More NC Employers Join Effort to Make Workplaces Family Friendly
Monday, February 3, 2020
RALEIGH, N.C. -- More North Carolina employers are enacting family friendly workplace policies such as flexible schedules, paid parental leave and support for breastfeeding mothers.
One 2018 study found nearly three in four North Carolinians said they would be more committed to their employer if more family friendly benefits were offered.
Ann Welton, president of the Wake Forest Area Chamber of Commerce, works with more than 700 local businesses. She says in a competitive job market, retaining high quality workers is becoming increasingly critical across sectors, including tourism and manufacturing.
"By enacting some of these policies within the workplace, they're going to do a better job about attracting and retaining top quality workers," she states.
Welton points to a guide developed by the North Carolina Early Childhood Foundation that contains research-based practices employers can adopt to keep employees happy and increase productivity.
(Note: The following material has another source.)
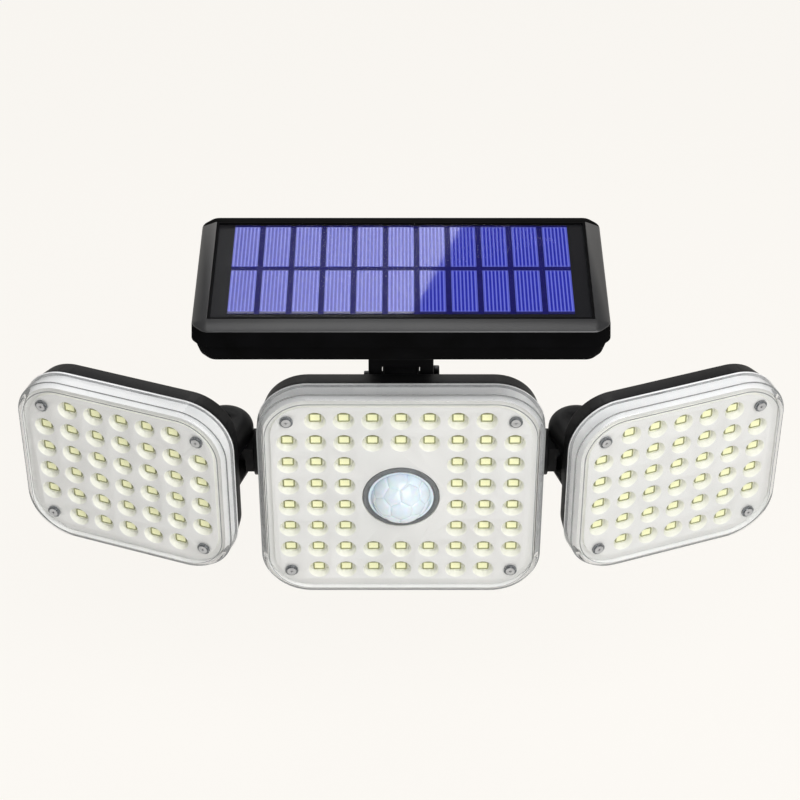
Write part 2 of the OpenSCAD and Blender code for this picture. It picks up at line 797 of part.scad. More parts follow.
module panel_frame() {
    hx = panel_w/2;
    hy = panel_d/2;
    open_x = window_half_x - ledge_w;
    open_y = window_half_y - ledge_w;
    color("dimgray") panel_place() difference() {
        union() {
            difference() {
                union() {
                    cut_plate(hx, hy, corner_cut, rim_bottom_z, -bevel_drop, rim_slope, rim_slope*sqrt(2));
                    cut_plate(hx - rim_slope, hy - rim_slope, corner_cut, -bevel_drop - eps, 0,
                              bevel_w - rim_slope, (2*(bevel_w - rim_slope) - corner_cut)/sqrt(2));
                }
                translate([-open_x, -open_y, rim_bottom_z - eps]) cube([2*open_x, 2*open_y, -rim_bottom_z]);
                difference() {
                    cut_plate(hx - groove_out, hy - groove_out, corner_cut, rim_bottom_z - eps, groove_top_z, 0, 0);
                    cut_plate(hx - groove_in, hy - groove_in, groove_in_cut,
                              rim_bottom_z - 2*eps, groove_top_z + eps, 0, 0);
                }
            }
            panel_screw_spots() translate([0, 0, rim_bottom_z])
                linear_extrude(ledge_z - rim_bottom_z) square(panel_block, center = true);
        }
        translate([-window_half_x, -window_half_y, ledge_z])
            cube([2*window_half_x, 2*window_half_y, 1 - ledge_z]);
        panel_screw_spots() peg(mount_screw_d/2 + fit_gap, rim_bottom_z - eps, ledge_z - 1);
    }
}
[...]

According to the foundation's biennial report, more than 4,000 employers have looked at the guide.
Last fall, Gov. Roy Cooper issued an executive order providing up to eight weeks paid parental leave for state employees.
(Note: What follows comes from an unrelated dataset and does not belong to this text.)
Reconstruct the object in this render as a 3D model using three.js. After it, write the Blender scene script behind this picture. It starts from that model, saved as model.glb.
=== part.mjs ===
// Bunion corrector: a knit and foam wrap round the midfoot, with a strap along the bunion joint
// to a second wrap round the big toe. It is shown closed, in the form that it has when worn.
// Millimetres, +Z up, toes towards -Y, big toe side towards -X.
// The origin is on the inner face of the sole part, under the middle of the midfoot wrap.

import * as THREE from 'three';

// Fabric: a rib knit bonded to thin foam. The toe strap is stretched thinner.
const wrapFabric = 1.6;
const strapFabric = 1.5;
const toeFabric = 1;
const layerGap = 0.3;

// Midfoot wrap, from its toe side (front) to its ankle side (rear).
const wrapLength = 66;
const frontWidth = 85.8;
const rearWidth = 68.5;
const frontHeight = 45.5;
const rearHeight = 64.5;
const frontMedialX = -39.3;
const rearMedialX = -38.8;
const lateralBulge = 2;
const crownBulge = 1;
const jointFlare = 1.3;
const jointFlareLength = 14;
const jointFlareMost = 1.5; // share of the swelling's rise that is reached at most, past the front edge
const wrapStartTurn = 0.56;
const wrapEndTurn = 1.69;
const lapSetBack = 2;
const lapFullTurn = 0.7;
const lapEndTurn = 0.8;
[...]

A 2015 study from the Pew Research Center says the number of two-parent American households where both parents work full-time is on the rise.
Banu Valladares, who operates a bilingual preschool in Charlotte, says taking the time to research the costs and benefits of offering more paid time off, among other family-friendly incentives, and listening to feedback from her employees have improved retention.
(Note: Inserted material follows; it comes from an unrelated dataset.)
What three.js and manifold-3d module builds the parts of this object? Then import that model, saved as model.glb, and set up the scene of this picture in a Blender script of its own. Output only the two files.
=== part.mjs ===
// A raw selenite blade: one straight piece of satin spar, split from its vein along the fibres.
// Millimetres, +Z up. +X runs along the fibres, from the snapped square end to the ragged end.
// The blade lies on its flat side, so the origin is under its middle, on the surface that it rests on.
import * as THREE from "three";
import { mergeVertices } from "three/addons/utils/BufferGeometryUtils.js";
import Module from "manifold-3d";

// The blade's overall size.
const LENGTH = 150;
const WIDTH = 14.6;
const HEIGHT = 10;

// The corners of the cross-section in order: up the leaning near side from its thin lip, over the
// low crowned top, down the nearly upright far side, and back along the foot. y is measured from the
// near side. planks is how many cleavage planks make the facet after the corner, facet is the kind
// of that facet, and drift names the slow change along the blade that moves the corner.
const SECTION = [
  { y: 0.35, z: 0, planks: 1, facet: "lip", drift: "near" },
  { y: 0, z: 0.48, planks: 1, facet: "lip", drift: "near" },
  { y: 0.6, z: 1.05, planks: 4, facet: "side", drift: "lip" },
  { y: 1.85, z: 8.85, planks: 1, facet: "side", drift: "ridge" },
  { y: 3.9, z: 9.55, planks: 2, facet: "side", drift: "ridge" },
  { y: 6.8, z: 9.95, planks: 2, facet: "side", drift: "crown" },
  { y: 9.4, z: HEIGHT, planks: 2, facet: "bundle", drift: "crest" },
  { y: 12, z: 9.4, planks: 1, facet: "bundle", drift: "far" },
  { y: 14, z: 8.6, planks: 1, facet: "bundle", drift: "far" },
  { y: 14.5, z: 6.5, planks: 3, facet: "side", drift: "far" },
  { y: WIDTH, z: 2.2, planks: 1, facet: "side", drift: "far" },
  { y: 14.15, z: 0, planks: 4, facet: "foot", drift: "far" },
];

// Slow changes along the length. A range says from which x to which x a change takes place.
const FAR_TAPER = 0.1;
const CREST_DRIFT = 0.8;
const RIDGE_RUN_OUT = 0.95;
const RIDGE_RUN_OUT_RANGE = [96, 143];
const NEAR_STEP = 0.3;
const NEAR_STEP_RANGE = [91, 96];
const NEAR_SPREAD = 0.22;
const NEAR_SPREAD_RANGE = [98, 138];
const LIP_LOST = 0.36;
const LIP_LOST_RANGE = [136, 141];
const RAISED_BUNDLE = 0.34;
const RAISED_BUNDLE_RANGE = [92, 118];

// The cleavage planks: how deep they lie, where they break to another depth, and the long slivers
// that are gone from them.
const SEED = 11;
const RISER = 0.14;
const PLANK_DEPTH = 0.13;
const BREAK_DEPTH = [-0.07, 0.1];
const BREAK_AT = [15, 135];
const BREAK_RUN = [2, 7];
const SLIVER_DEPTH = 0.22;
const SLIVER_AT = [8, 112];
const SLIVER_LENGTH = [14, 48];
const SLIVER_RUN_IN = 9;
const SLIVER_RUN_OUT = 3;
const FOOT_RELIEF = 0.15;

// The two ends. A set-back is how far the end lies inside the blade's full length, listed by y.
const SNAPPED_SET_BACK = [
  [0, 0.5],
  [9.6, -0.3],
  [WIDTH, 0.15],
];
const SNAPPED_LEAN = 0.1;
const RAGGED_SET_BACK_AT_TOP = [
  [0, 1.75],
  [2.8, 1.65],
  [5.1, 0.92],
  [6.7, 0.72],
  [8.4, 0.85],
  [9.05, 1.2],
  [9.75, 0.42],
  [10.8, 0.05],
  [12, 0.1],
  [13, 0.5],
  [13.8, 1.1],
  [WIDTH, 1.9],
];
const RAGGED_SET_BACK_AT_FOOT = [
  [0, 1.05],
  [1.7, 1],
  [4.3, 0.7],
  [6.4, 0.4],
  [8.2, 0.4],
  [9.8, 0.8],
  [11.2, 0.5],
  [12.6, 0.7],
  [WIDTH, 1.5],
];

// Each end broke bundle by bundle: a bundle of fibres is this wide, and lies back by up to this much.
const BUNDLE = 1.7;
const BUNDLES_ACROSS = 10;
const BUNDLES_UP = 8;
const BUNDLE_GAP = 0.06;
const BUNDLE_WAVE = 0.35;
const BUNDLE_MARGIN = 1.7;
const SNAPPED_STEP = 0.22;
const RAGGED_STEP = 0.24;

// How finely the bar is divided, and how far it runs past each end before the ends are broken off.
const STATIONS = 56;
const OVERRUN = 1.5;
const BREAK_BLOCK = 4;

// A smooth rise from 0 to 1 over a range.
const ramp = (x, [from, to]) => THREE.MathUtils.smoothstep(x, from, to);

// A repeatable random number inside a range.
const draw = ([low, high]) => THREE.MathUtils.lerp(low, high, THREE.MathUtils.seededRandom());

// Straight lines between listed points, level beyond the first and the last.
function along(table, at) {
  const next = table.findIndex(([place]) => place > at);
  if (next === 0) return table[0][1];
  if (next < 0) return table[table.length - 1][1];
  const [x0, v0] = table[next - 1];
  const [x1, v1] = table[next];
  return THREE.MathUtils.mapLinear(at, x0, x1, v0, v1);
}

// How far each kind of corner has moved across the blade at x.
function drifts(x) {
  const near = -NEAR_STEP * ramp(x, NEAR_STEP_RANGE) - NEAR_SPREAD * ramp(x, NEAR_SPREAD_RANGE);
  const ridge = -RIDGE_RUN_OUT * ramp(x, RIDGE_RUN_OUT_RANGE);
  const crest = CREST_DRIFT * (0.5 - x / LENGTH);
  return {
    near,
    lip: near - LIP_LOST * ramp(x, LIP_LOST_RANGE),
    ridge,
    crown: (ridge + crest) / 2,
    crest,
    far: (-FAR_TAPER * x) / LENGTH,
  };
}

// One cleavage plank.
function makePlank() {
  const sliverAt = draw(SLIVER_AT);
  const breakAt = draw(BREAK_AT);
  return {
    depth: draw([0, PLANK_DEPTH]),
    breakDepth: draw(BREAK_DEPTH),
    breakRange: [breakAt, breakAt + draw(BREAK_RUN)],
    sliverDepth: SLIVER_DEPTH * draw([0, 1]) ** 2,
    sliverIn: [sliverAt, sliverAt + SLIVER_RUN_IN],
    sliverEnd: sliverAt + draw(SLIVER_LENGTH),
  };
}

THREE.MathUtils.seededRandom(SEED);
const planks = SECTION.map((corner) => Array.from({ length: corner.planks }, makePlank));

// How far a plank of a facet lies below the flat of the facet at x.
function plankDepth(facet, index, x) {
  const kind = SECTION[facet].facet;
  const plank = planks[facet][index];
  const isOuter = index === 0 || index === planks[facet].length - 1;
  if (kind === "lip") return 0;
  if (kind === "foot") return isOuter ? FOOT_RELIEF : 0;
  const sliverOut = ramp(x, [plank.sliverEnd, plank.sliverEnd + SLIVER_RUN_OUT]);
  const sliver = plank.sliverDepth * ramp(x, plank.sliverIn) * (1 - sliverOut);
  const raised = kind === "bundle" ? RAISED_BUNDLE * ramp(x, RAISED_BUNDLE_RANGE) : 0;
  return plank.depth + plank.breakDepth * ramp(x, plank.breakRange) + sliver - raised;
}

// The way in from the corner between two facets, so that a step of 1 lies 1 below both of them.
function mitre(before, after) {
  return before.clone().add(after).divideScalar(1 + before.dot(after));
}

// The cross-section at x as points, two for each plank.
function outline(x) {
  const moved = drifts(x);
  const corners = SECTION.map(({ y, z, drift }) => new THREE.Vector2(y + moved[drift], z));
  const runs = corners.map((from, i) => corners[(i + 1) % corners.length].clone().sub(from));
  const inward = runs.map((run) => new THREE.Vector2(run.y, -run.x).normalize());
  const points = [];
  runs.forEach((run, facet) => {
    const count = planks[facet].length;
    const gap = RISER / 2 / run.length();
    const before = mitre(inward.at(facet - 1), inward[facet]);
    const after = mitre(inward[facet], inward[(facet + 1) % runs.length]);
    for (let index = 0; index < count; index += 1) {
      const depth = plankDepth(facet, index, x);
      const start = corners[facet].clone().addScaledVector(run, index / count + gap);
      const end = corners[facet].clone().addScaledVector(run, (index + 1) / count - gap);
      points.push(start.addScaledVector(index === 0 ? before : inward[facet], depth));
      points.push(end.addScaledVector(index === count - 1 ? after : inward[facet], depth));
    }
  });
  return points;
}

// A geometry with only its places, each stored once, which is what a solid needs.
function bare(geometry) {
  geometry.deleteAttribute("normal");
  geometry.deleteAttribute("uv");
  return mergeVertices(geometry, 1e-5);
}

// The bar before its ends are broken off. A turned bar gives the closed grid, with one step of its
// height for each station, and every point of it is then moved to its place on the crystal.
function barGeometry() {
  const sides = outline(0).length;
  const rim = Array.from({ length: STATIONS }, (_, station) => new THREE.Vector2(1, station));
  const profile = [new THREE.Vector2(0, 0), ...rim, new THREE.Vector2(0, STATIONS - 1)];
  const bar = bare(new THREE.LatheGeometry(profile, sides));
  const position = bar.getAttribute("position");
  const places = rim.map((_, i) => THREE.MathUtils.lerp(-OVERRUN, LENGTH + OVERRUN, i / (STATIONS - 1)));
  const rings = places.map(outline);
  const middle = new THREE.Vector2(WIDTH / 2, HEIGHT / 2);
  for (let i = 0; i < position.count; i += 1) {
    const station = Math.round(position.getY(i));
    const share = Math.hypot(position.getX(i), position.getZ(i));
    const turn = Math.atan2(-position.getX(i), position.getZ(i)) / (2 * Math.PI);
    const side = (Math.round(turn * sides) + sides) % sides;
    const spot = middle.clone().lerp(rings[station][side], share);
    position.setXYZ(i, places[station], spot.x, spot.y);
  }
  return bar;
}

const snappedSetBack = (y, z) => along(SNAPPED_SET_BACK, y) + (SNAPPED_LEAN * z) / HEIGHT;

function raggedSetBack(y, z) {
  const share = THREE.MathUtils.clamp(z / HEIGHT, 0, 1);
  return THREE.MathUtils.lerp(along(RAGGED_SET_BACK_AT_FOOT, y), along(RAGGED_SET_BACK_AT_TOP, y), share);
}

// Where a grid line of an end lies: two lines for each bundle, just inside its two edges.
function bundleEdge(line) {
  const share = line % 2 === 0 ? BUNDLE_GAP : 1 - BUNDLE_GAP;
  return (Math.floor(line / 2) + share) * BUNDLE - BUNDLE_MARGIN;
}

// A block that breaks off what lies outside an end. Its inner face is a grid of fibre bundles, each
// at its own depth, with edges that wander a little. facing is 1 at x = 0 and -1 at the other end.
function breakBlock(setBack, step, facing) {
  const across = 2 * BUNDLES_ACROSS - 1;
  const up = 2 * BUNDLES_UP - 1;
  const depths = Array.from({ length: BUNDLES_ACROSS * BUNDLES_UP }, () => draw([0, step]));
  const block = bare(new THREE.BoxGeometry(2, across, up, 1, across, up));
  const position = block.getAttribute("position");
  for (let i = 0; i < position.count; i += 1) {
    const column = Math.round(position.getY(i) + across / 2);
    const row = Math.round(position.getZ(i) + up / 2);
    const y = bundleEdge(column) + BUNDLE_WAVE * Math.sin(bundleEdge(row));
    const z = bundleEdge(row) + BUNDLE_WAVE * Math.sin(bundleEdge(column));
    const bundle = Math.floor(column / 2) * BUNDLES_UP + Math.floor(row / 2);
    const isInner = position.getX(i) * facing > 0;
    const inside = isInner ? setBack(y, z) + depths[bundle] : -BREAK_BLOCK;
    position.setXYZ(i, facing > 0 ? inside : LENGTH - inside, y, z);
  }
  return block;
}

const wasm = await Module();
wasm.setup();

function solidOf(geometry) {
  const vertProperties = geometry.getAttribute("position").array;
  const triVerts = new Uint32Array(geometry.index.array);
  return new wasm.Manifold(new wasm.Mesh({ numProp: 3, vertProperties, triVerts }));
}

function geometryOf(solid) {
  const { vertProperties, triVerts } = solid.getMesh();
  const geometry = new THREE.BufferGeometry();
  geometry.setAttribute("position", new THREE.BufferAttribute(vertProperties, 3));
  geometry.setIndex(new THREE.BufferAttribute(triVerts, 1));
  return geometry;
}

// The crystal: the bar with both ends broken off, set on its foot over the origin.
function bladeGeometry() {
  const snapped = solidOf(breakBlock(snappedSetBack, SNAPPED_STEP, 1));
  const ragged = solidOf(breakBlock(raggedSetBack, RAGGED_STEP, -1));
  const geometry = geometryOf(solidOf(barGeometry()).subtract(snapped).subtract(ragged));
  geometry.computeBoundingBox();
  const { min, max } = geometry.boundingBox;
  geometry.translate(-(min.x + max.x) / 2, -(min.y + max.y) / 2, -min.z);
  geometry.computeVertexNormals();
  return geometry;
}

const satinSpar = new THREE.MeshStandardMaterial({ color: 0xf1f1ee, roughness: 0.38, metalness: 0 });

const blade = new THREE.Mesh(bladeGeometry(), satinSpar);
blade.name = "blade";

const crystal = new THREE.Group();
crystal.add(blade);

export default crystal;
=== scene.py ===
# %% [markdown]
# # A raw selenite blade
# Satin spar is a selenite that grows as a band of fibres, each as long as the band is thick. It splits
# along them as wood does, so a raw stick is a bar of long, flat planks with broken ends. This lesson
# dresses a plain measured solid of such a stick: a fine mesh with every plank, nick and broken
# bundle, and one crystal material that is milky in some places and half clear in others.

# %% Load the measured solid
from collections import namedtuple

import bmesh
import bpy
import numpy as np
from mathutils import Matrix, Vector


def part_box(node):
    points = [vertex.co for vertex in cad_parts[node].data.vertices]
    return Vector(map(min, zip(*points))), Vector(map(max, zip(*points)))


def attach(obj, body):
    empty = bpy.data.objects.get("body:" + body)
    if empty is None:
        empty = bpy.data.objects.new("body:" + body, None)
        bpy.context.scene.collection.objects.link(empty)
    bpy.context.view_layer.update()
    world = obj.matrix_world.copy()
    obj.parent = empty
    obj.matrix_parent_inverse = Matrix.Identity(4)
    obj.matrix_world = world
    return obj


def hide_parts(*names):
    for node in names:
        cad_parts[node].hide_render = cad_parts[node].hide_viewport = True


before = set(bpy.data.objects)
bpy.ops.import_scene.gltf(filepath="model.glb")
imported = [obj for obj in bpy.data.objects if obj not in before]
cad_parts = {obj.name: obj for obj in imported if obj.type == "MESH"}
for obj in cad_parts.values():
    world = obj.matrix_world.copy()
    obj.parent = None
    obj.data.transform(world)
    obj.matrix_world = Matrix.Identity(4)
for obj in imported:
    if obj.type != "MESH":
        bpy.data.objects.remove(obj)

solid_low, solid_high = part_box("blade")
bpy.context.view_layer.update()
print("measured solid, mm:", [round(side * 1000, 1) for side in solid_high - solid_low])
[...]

"So we were able to implement that, so we increased our PTO for teaching staff from 56 hours to 80 hours," she relates.
Welton points to a cultural shift among younger workers in their 20s and 30s, who value workplace flexibility over making more money. She says employers need to reflect that change in values and notes workers today are prioritizing a work-life balance.
"And they want to be in a workplace that allows them to spend time with family, whether it's taking a child to a doctor's appointment or going to a school play, or caring for an aging parent," she points out.
According to federal data, employee absenteeism due to child care issues costs U.S. businesses $4.4 billion in lost revenue each year.